→ **DATASET EXTRACT**
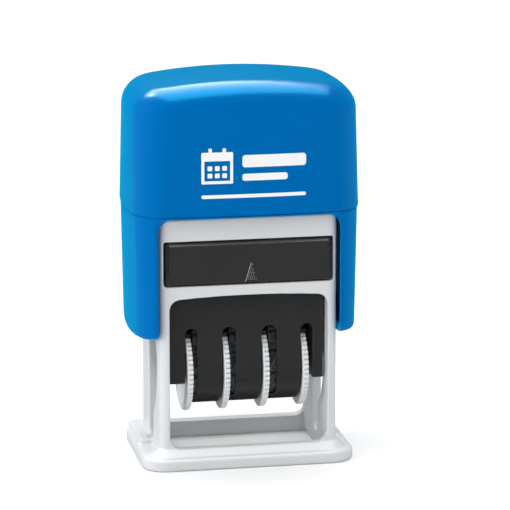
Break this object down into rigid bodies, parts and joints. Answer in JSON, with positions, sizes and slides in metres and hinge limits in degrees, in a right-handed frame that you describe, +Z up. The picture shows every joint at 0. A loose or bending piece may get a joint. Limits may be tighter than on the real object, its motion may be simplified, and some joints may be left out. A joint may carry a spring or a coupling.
{
  "type": "self-inking date stamp",
  "caption": "Pocket self-inking date stamp: a press-down handle over a frame turns the thumb-wheel type carriage from its ink pad to the paper.",
  "frame": {"origin": "middle of the base, on the paper plane", "axes": "+Z up, -Y is the front with the thumb wheels and the ink drawer, X along the wheels' axle"},
  "size_m": [0.0404, 0.0252, 0.0672],
  "materials": {
    "cap_blue": "satin",
    "frame_grey": "satin",
    "carriage_black": "fine textured",
    "wheel_white": "satin",
    "band_rubber": "matte",
    "pad_felt": "ink-soaked felt",
    "bright_steel": "bright"
  },
  "bodies": {
    "frame": {"frame": "frame_grey", "return_spring": "bright_steel"},
    "cap": {"cap_cover": "cap_blue", "cap_skirt": "cap_blue"},
    "drawer": {"ink_drawer": "carriage_black", "ink_pad": "pad_felt"},
    "carriage": {"carriage_housing": "carriage_black", "type_platen": "carriage_black", "wheel_axle": "bright_steel", "detent_spring": "bright_steel", "pivot_pin_left": "bright_steel", "pivot_pin_right": "bright_steel", "cam_peg_left": "bright_steel", "cam_peg_right": "bright_steel", "date_band_1": "band_rubber", "date_band_2": "band_rubber", "date_band_3": "band_rubber", "date_band_4": "band_rubber"},
    "wheel_1": {"date_wheel_1": "wheel_white"},
    "wheel_2": {"date_wheel_2": "wheel_white"},
    "wheel_3": {"date_wheel_3": "wheel_white"},
    "wheel_4": {"date_wheel_4": "wheel_white"}
  },
  "joints": [
    {"name": "cap_press", "type": "slide", "parent": "frame", "child": "cap", "axis": [0, 0, -1], "range_m": [0, 0.0189], "stiffness_N_per_m": 300, "springref_m": -0.006, "deforming": ["return_spring"]},
    {"name": "carriage_flip", "type": "hinge", "parent": "cap", "child": "carriage", "pos_m": [0, 0.0002, 0.0256], "axis": [1, 0, 0], "range_deg": [0, 180]},
    {"name": "drawer_slide", "type": "slide", "parent": "frame", "child": "drawer", "axis": [0, 1, 0], "range_m": [-0.022, 0]},
    {"name": "wheel_1_turn", "type": "hinge", "parent": "carriage", "child": "wheel_1", "pos_m": [-0.01, -0.0018, 0.0157], "axis": [1, 0, 0], "continuous": true},
    {"name": "wheel_2_turn", "type": "hinge", "parent": "carriage", "child": "wheel_2", "pos_m": [-0.004, -0.0018, 0.0157], "axis": [1, 0, 0], "continuous": true},
    {"name": "wheel_3_turn", "type": "hinge", "parent": "carriage", "child": "wheel_3", "pos_m": [0.003, -0.0018, 0.0157], "axis": [1, 0, 0], "continuous": true},
    {"name": "wheel_4_turn", "type": "hinge", "parent": "carriage", "child": "wheel_4", "pos_m": [0.01, -0.0018, 0.0157], "axis": [1, 0, 0], "continuous": true}
  ],
  "couplings": [
    {"joint": "carriage_flip", "follows": "cap_press", "rad_per_m": 166.22}
  ]
}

→ **WHAT IS REQUIRED**
Repeat the material above in full, keeping every word.

→ **RESULT OF THIS TASK**
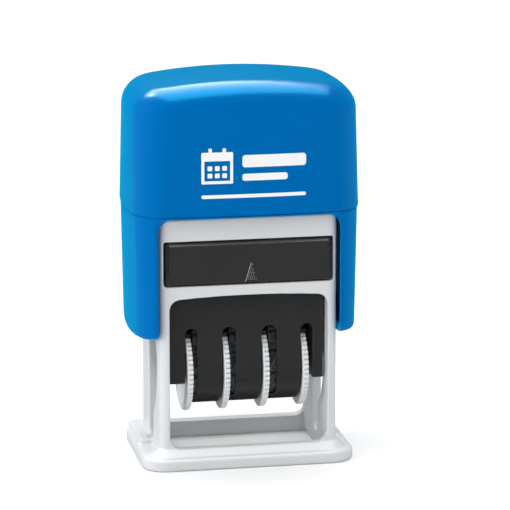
Break this object down into rigid bodies, parts and joints. Answer in JSON, with positions, sizes and slides in metres and hinge limits in degrees, in a right-handed frame that you describe, +Z up. The picture shows every joint at 0. A loose or bending piece may get a joint. Limits may be tighter than on the real object, its motion may be simplified, and some joints may be left out. A joint may carry a spring or a coupling.
{
  "type": "self-inking date stamp",
  "caption": "Pocket self-inking date stamp: a press-down handle over a frame turns the thumb-wheel type carriage from its ink pad to the paper.",
  "frame": {"origin": "middle of the base, on the paper plane", "axes": "+Z up, -Y is the front with the thumb wheels and the ink drawer, X along the wheels' axle"},
  "size_m": [0.0404, 0.0252, 0.0672],
  "materials": {
    "cap_blue": "satin",
    "frame_grey": "satin",
    "carriage_black": "fine textured",
    "wheel_white": "satin",
    "band_rubber": "matte",
    "pad_felt": "ink-soaked felt",
    "bright_steel": "bright"
  },
  "bodies": {
    "frame": {"frame": "frame_grey", "return_spring": "bright_steel"},
    "cap": {"cap_cover": "cap_blue", "cap_skirt": "cap_blue"},
    "drawer": {"ink_drawer": "carriage_black", "ink_pad": "pad_felt"},
    "carriage": {"carriage_housing": "carriage_black", "type_platen": "carriage_black", "wheel_axle": "bright_steel", "detent_spring": "bright_steel", "pivot_pin_left": "bright_steel", "pivot_pin_right": "bright_steel", "cam_peg_left": "bright_steel", "cam_peg_right": "bright_steel", "date_band_1": "band_rubber", "date_band_2": "band_rubber", "date_band_3": "band_rubber", "date_band_4": "band_rubber"},
    "wheel_1": {"date_wheel_1": "wheel_white"},
    "wheel_2": {"date_wheel_2": "wheel_white"},
    "wheel_3": {"date_wheel_3": "wheel_white"},
    "wheel_4": {"date_wheel_4": "wheel_white"}
  },
  "joints": [
    {"name": "cap_press", "type": "slide", "parent": "frame", "child": "cap", "axis": [0, 0, -1], "range_m": [0, 0.0189], "stiffness_N_per_m": 300, "springref_m": -0.006, "deforming": ["return_spring"]},
    {"name": "carriage_flip", "type": "hinge", "parent": "cap", "child": "carriage", "pos_m": [0, 0.0002, 0.0256], "axis": [1, 0, 0], "range_deg": [0, 180]},
    {"name": "drawer_slide", "type": "slide", "parent": "frame", "child": "drawer", "axis": [0, 1, 0], "range_m": [-0.022, 0]},
    {"name": "wheel_1_turn", "type": "hinge", "parent": "carriage", "child": "wheel_1", "pos_m": [-0.01, -0.0018, 0.0157], "axis": [1, 0, 0], "continuous": true},
    {"name": "wheel_2_turn", "type": "hinge", "parent": "carriage", "child": "wheel_2", "pos_m": [-0.004, -0.0018, 0.0157], "axis": [1, 0, 0], "continuous": true},
    {"name": "wheel_3_turn", "type": "hinge", "parent": "carriage", "child": "wheel_3", "pos_m": [0.003, -0.0018, 0.0157], "axis": [1, 0, 0], "continuous": true},
    {"name": "wheel_4_turn", "type": "hinge", "parent": "carriage", "child": "wheel_4", "pos_m": [0.01, -0.0018, 0.0157], "axis": [1, 0, 0], "continuous": true}
  ],
  "couplings": [
    {"joint": "carriage_flip", "follows": "cap_press", "rad_per_m": 166.22}
  ]
}